What's the matter with you, Sheehan?  You got a turd in your pocket?

John Sheehan wins over the men.  He has come to town to set up shop.  To build his own saloon.  To build his own whorehouse.  The best little whorehouse in the Pacific Northwest.

The construction workers on the crew are extras on the set.  They build the sets--the saloon, the whorehouse, the bathhouse--in front of the camera.  The story of the townsmen building the buildings is told by the crew building the sets.

McCabe uses his reputation as leverage in the town.  He builds the building, procures three women, and gets ready to go into business.

But then Mrs. Miller comes into town.  Mrs. Constance Miller.  She tells him she is a whore and a madame.  She knows how to run a place, how to keep it clean, hygienic, free of the clap, how to make it fancy, special, luxurious, how to get men to keep coming back and paying more, how to keep the women from lying about cycles to get days off.  She schools him.

He needs her.  She will go into business with him and use the proceeds to pay off all his debts and split the net profits 50-50.  He resists.  He acts tough.  He denies the men are about the fineries.  She convinces him they will be once they get a taste of it.  He agrees.

Before long McCabe and Mrs.

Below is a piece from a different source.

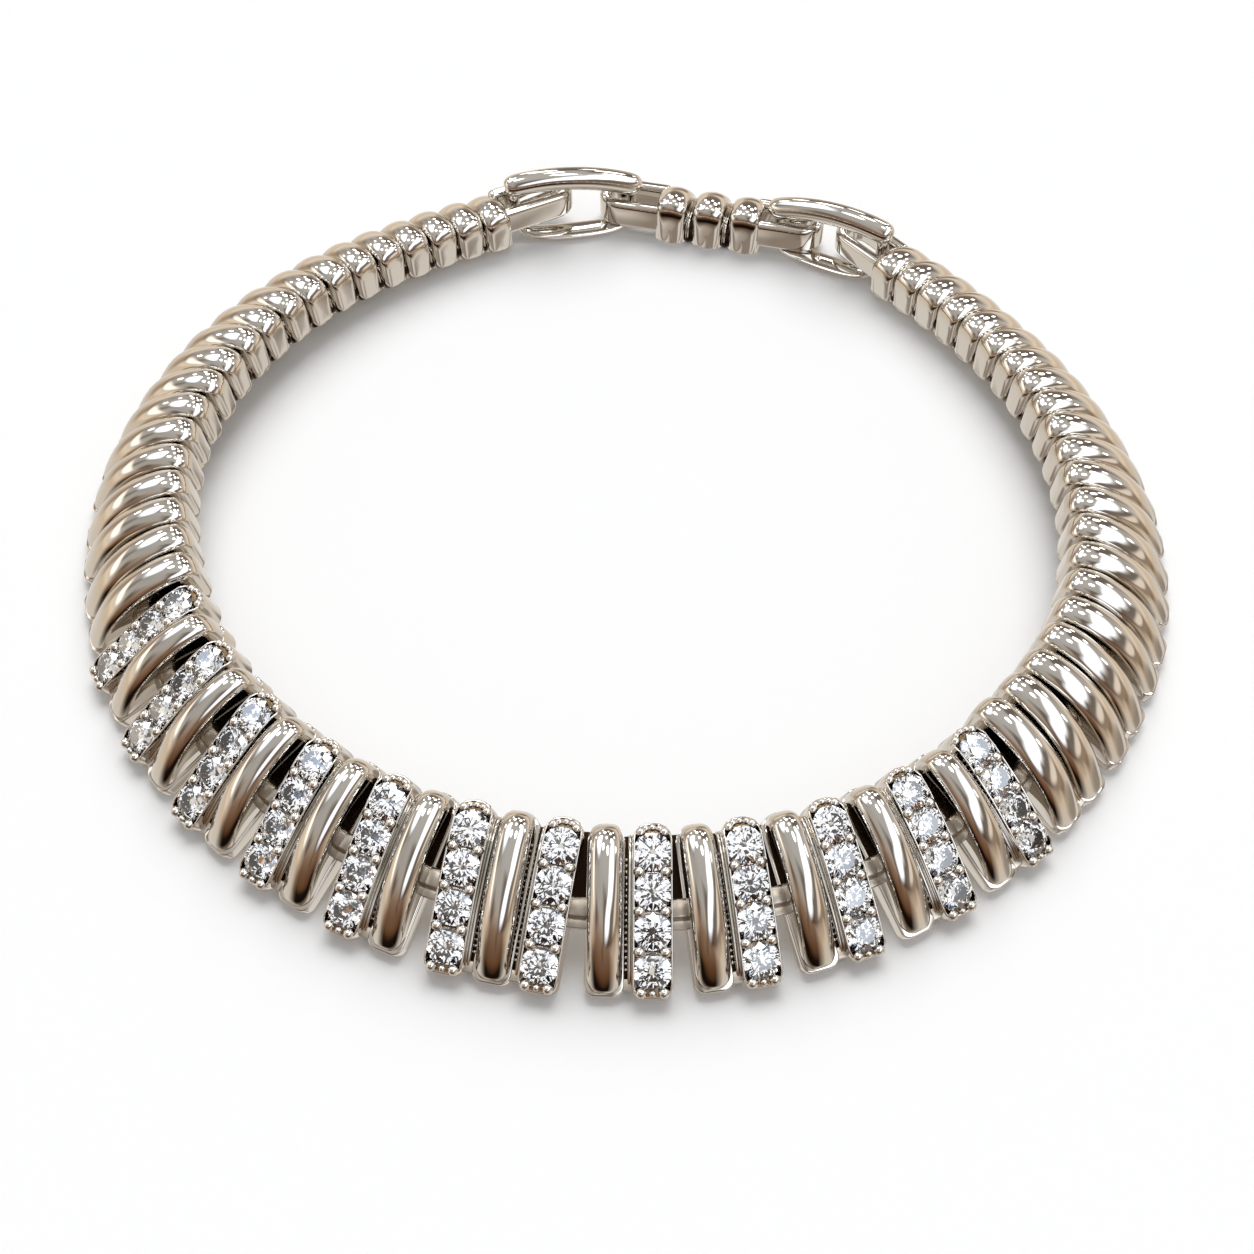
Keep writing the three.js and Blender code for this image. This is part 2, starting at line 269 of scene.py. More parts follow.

Miller own the town.

And everything will continue to go along smoothly and wonderfully for them.

If only those men from the mining company had not come.

They want to buy out McCabe.  Buy out the mines.  Buy out the town.  They are the big boys.  Engaging in mergers and acquisitions.  He is the little guy.  Trying to keep from being swallowed.

He tries to negotiate but does not know how.  He acts tough.  Overstates his price.  Runs them off.  When he tells Constance about it, she is shocked.  What were you thinking?  Those men were offering you good money.  The alternative is that they will send men back to shoot you in the back.

You either take their deal or die.

McCabe listens to her.  He has learned that she is a good businesswoman.  Even if she does have a little thing for opium.  And we are learning that he is not as tough as his reputation.  We are about to learn that he has never shot a man.

He tries to undo the damage but it is too late.  And it is all downhill from here.  With a showdown in the falling snow.  As the church burns.  And the townspeople run to set up a fire brigade.  Not knowing that bullets are flying behind them.

What sets this film apart is Robert Altman.  He developed a unique style.  He "flashed" the negative filmstock to make it look old, like sepia tone filmed in color.  He encouraged the actors to improvise and allowed them to talk at the same time as one another.  He miked everyone on set and ran their voices into different channels so that during post he could select which voices were heard.  He ignored conventions and focused on details.  And he included the songs of Leonard Cohen, at the time still early in his career. He told the story in fits and spurts.  While spending time with other characters in other stories.  Their stories.

If only the big corporation had not come into town.

If only Mrs. Miller were not addicted to opium.

If only McCabe knew how to negotiate.

They could have had a great life.

In the town of Presbyterian Church.

On the backs of their fancy whores.

In this un-Western.  This Northwestern.